Columna
de Amanda Kiran
Santo viaje III
Sábado 16 de agosto de 2003, 15:41
Todo llega a su fin. La vida misma,
aunque la mayoría de las veces no queramos, debe terminar. Esto no fue
diferente. El drama es cuando, después de haber vivido semanas intensas
y bellas, todo deba quedar con ese sabor medio amargo de haber podido dar mas,
de haber podido triunfar, de haber logrado la meta, habiendo quemado tantas etapas,
y sabiendo que se tenía la oportunidad tan clara.
Eso nos pasó a varios, eso sentimos muchos deportistas, que debemos esperar
cuatro años más para volver a demostrar. Sin embargo, otros deben
contentarse con haber sido parte de eso, y ser pasado -ya-.
La villa está cada día más apagada. Ya las colas para almorzar
se acabaron, los computadores sobran y la gente no trota por las calles preparándose
para su próxima carrera.
Ya los intercambios de ropa se hacen cada vez menos frecuentes, y en las calles
se comienza a respirar un poco de nostalgia.
Los dominicanos, con su alegría insaciable, empiezan a demostrar sus afectuosos
abrazos de despedida, invitando al mundo entero a que vuelva a visitarlos.
No sabemos si pisaremos esa tierra de nuevo, no sabemos si el mar nos bailará
al frente, o si las fuertes lluvias volverán a limpiarnos del sudor diario,
pero nos llevamos, cada uno de los que fuimos parte de esto, un tremendo recuerdo,
la más alta experiencia deportiva, para muchos, y la imagen de que con
esfuerzo, un país de estas características puede levantar de forma
casi perfecta un torneo de esta envergadura.
Organizar eventos, montar estadios, preparar deportes
y entenderlos, alimentar, y organizar a más de 5 mil deportistas no es
fácil. Y fue posible.
El medallero
está a punto de cerrarse y nosotros ya vamos camino a casa, cansados, atontados,
habiendo disfrutado un súper cierre, con una cálida fiesta en medio
del mar, debajo de la luna, llorando nuestras penas.
Pero el dolor, la tristeza, el esfuerzo, las expectativas, la gente que confió,
los que nos apoyaron, todas esas personas que hicieron de este sueño una
realidad están en Santiago, esperándonos, y cargamos con nuestra
propia auto incomprensión de las manos vacías.
No todos -por supuesto-, porque hay oro para algunos, plata para varios, y bronce
para muchos chilenos que sacaron la cara, y la sacaron bien.

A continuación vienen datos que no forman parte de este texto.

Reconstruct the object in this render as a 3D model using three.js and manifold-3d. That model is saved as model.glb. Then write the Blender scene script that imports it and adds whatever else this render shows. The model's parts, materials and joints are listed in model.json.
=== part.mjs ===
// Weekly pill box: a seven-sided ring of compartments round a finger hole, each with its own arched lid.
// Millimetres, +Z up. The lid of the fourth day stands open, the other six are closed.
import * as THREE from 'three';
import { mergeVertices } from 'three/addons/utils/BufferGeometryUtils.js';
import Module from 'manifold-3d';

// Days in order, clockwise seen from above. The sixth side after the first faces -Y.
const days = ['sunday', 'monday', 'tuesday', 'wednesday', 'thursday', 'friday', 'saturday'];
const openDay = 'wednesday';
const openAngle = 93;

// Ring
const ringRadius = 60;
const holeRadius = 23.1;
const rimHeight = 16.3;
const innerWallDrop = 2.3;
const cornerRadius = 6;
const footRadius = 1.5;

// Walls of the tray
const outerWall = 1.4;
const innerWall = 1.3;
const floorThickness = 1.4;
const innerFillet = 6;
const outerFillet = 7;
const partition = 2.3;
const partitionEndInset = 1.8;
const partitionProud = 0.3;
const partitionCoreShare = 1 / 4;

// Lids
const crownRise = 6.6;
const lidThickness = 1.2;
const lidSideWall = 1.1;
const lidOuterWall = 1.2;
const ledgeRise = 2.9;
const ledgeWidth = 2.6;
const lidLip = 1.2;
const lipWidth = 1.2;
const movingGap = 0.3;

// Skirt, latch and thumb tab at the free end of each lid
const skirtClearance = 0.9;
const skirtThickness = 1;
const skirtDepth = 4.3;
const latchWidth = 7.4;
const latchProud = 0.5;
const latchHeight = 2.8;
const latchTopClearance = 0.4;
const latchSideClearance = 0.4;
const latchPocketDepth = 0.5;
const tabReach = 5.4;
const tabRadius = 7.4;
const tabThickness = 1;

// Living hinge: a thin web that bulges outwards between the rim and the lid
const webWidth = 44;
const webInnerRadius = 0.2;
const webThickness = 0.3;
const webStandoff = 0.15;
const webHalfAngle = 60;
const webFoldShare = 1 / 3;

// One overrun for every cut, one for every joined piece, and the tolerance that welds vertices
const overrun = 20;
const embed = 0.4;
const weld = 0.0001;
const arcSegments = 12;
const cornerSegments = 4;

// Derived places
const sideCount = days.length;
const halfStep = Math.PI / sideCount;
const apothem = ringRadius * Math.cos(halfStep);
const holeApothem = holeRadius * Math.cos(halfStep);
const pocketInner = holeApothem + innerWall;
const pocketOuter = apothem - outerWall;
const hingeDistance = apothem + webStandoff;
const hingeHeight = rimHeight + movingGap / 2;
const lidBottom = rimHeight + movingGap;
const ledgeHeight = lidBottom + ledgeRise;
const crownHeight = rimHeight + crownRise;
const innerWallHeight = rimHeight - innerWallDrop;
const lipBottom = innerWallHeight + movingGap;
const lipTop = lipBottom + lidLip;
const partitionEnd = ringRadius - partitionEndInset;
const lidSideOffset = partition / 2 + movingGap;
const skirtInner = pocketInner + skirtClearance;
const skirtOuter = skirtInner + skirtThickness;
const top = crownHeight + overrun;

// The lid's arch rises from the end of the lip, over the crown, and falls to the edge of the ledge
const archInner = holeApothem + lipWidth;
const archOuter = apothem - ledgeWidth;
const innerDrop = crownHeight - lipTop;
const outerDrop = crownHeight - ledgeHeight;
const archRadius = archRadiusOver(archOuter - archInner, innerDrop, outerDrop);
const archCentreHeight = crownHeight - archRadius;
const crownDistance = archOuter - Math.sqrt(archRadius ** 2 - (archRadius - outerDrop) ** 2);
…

Nosotros estamos reflejados en su triunfo, y felices por haberlos conocido y compartido
como lo hicimos.
Finalmente, esto era un sueño, uno un poco más largo y tangible,
pero medianamente virtual. No es la vida real, son accesorios que divierten y
te convierten en mejor persona, pero no es una forma de vida. Y de eso se trata,
de levantar.
Al llegar a Chile, supe que mi hermano había estado grave, al borde de
la muerte.
Nadie me quiso hablar, lo mantuvieron en secreto, algo tan importante como eso,
para no desconcentrarme.
Ya está bien, sano y salvo, con su cara llena de risa –como es habitual
en él- esperando por mi abrazo. Ahí empezó mi verdadero llanto.
En milésimas de segundo me di cuenta que lo importante es competir, y que
las medallas se van acumulando en el alma, día a día, como la que
lleva él, siempre colgada a su cuello, de oro, y del más brillante.